Da mesma forma, bandeirolas, como aquelas de aniversários infantis, dispostas na entrada da exposição, carregam as frases: “Não consigo respirar direito aqui. Posso sair?”. Aquilo que parece gracioso à primeira vista aponta para algo desalentador em seguida. O registro da escultura que emula a carruagem-abóbora da Cinderela mostra um veículo cujas rodas nunca tocam o chão.

 

Em outras obras, nem é preciso interferir nas referências do passado. Ao documentar a ótica e o consultório dentário que frequentava quando pequena, Flávia escancara espaços funcionais, dirigidos a adultos, mas que se travestem de buffet infantil para amenizar o medo pueril. Hoje, ao olhar locais que a assustavam antes, sobra o sarcasmo da decoração histérica.

 

Sarcasmo que reaparece em imagens de um velório, capturadas na internet, no qual os familiares, vestidos como personagens infantis, carregam o caixão de uma criança.

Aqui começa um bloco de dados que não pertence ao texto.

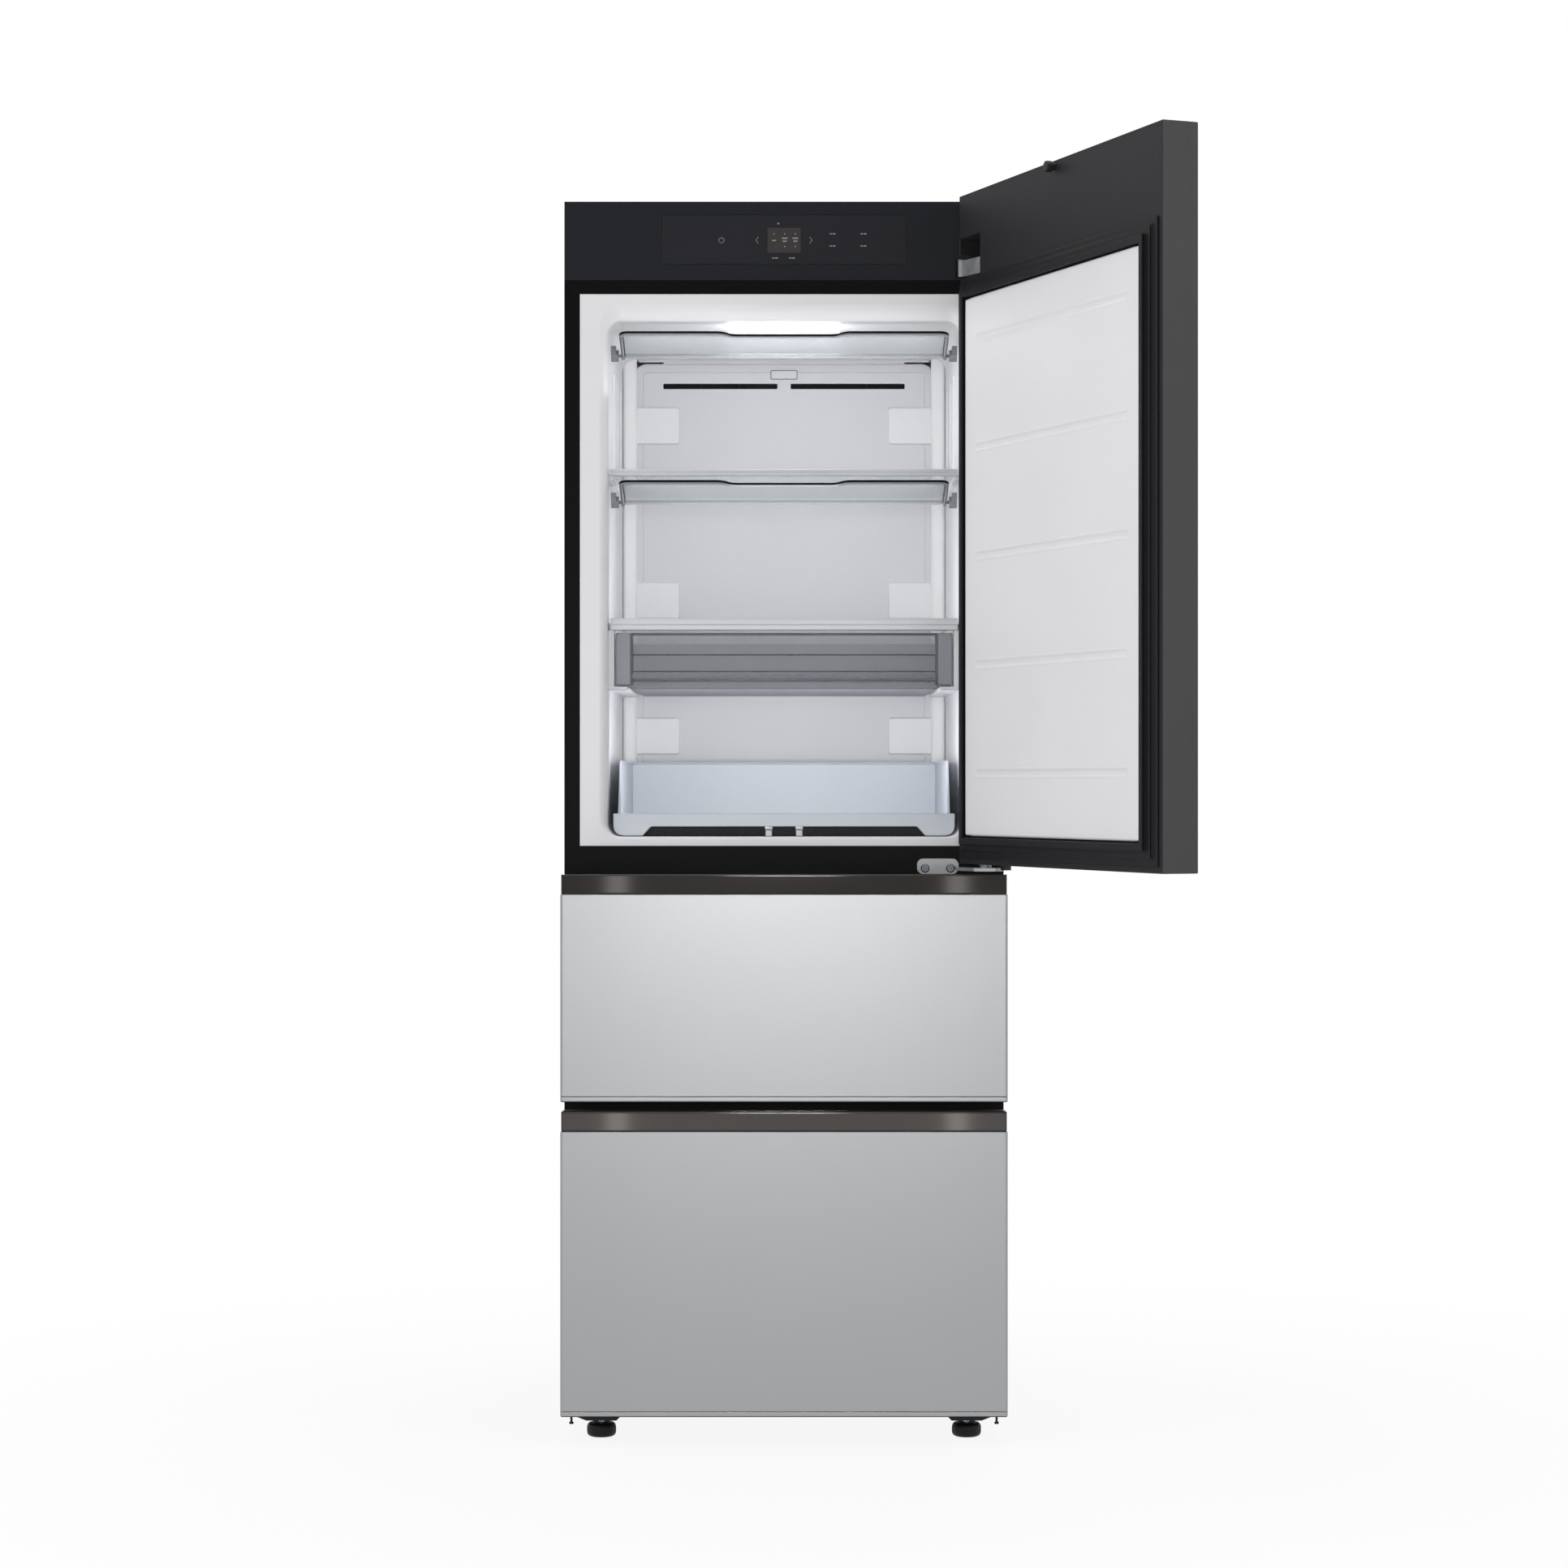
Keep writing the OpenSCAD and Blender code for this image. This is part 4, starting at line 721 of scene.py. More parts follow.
def binBody():
    s, t, back, top, foot = lowBin["side"], 3, lowBin["back"], lowBin["top"], lowBin["foot"]
    wallLoop = [(92.5, 911.8), (92.5, 937), (150, top), (back, top), (back, 911.8)]
    wall = softened(wallLoop, [1, 3, 8, 4, 1], 4)
    side = bar(wall, atSide, s - t, s, 0.7)
    floor = softBlock(-s + 1, s - 1, 97.5, back - 1, foot, foot + t, 0.8)
    rear = softBlock(-s + 1, s - 1, back - t, back, foot, top, 0.9)
    x = s - 1.7
    rim = [(x, 152.5, 1015.6), (x, 556.5, 1016), (-x, 556.5, 1016), (-x, 152.5, 1015.6)]
    lip = tube(bentRoute(rim, [0, 9, 9, 0], 5), 1.9, 10)
    return [*both(side), floor, rear, lip]


binRibs = [softBlock(x - 5, x + 5, 92.5, 550, 903.4, 912.4, 1.0) for x in (23, 231.5)]
makePiece("binShell", "bottom_bin", "binBlue", [binFront(), *binBody(), *both(*binRibs)],
    stands=["bottom_bin"], sharp=40)
# painted shade: black blocks fill the gap under the bin's front, between its skids
gapSpans = ((-226, -28.5), (-17.5, 17.5), (28.5, 226))
binGapShadeBlocks = [softBlock(x0, x1, 93.2, 98.5, 903.8, 919.5, 0.6) for x0, x1 in gapSpans]
makePiece("binGapShade", "bottom_bin", "shadeAndSeamBlack", binGapShadeBlocks, slot="bottom_bin")
print("tray and bin made")


def strip(points, width=1.0, y=69.9):
    # flat strokes: a thin tube squeezed against the glass
    p = np.asarray(points, float)
    route = np.stack([p[:, 0], np.full(len(p), y + 0.15), p[:, 1]], 1)
    section = np.array([(-1, 0.16), (-1, -0.1), (1, -0.1), (1, 0.16)]) * [width / 2, 1]
    return swept(route, section, (0, 1.0, 0))


def displayMarks():
    # plain generic signs: a power ring, two arrows, dots and short bars
    turn = np.radians(np.linspace(120, 420, 25))
    ring = strip(np.stack([-93.9 + 3.9 * np.cos(turn), 1798.9 + 3.9 * np.sin(turn)], 1), 0.7)
    stem = strip([(-93.9, 1804.2), (-93.9, 1800.4)], 0.7)
    arrows = [
        strip([(s * 38.4, 1799 + e * 5.0), (s * 42.4, 1799 - e * 0.3)], 0.8) for s in (-1, 1) for e in (-1,
            1)
    ]
    bars = [
        (-13.4, 1772.2), (12.2, 1772.2), (73.2, 1808.7), (119.5, 1808.7), (73.2, 1790.4), (119.5, 1790.4),
    ]
    words = [strip([(x + a, z), (x + a + w, z)], 1.7) for x, z in bars for a,
        w in ((-4.4, 3.2), (-0.2, 4.4))]
    dot = [plate(-9.9, -7.1, 1822.6, 1825.4, 1.4, 69.85, 70.1, 0.05)]
    return [ring, stem, *arrows, *words, *dot]


def windowMarks():
    # inside the display window: three columns of dots and bars
    made = []
    for x in (-15.0, 1.0, 17.0):
        made.append(plate(x - 1, x + 1, 1807.6, 1809.6, 1, 70.2, 70.5, 0.05))
        if x > -10:
            made.append(strip([(x - 4.2, 1802), (x + 4.2, 1802)], 2.0, 70.2))
            made.append(strip([(x - 3.0, 1797.6), (x + 3.0, 1797.6)], 2.0, 70.2))
            made.append(plate(x - 1, x + 1, 1788.6, 1790.6, 1, 70.2, 70.5, 0.05))
        else:
            made.append(strip([(x - 3.0, 1798.6), (x + 3.0, 1798.6)], 1.8, 70.2))
    return made


fixedPiece("displayMarks", "displayMark", displayMarks(), slot="touch_panel")
fixedPiece("displayWindow", "displayGlass", [plate(-24.9, 24.9, 1780.1, 1817.9, 1.0, 70.32, 70.6, 0.1)],
    slot="touch_panel")
fixedPiece("windowMarks", "displayMark", windowMarks(), slot="touch_panel")
# painted highlight: a strip of the lighter header black along each top corner's mitre of the black frame
mitreHighlightLoop = np.array([(329.6, 1738.4), (306.9, 1718.4), (306.9, 1717.8), (329.8, 1738.2)])
mitreHighlightStrip = stacked([atDepth(mitreHighlightLoop, y) for y in (69.9, 70.1)])
fixedPiece("mitreHighlights", "headerBlack", both(mitreHighlightStrip), slot="front_frame")
# painted shade: a black plate behind the header's hinge opening, and black rings round the lower hinge's
# screws for the shade of their recesses
fixedPiece("hingeOpeningShade", "shadeAndSeamBlack", [plate(246, 328, 1742.2, 1805, 1, 79.2, 79.8, 0.2)],
    slot="header_fascia")
screwShadeProfile = [(4.9, 66.6), (6.4, 66.6), (6.7, 66.8), (6.7, 67.1), (4.9, 67.1)]
screwShadeRings = []
for x in (212, 250):
    points = turnedShape(screwShadeProfile, (x, 0, 855.5), "y", 28)[0]
    screwShadeRings.append(stacked(points.reshape(len(screwShadeProfile), 28, 3), around=True))
fixedPiece("screwShadeRings", "shadeAndSeamBlack", screwShadeRings, slot="hinge_middle")
print("header made")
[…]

Os monstros já não assustam tanto, são até satirizados. Assim como o Mickey que tenta causar algum espanto à artista, mas a encontra paralisada, com a expressão de choque que beira o desdém.  

 

Há seis anos, Flávia inaugurou esta galeria com uma exposição que fingia ser uma festa. Agora, o cachorro-quente, a serpentina e o pirulito dão lugar a uma mostra que deságua em uma lápide com a inscrição: “Pense como uma festa que um dia foi festa, mas que talvez tenha sido interrompida abruptamente e cujo espaço tenha ficado desabitado e esquecido”.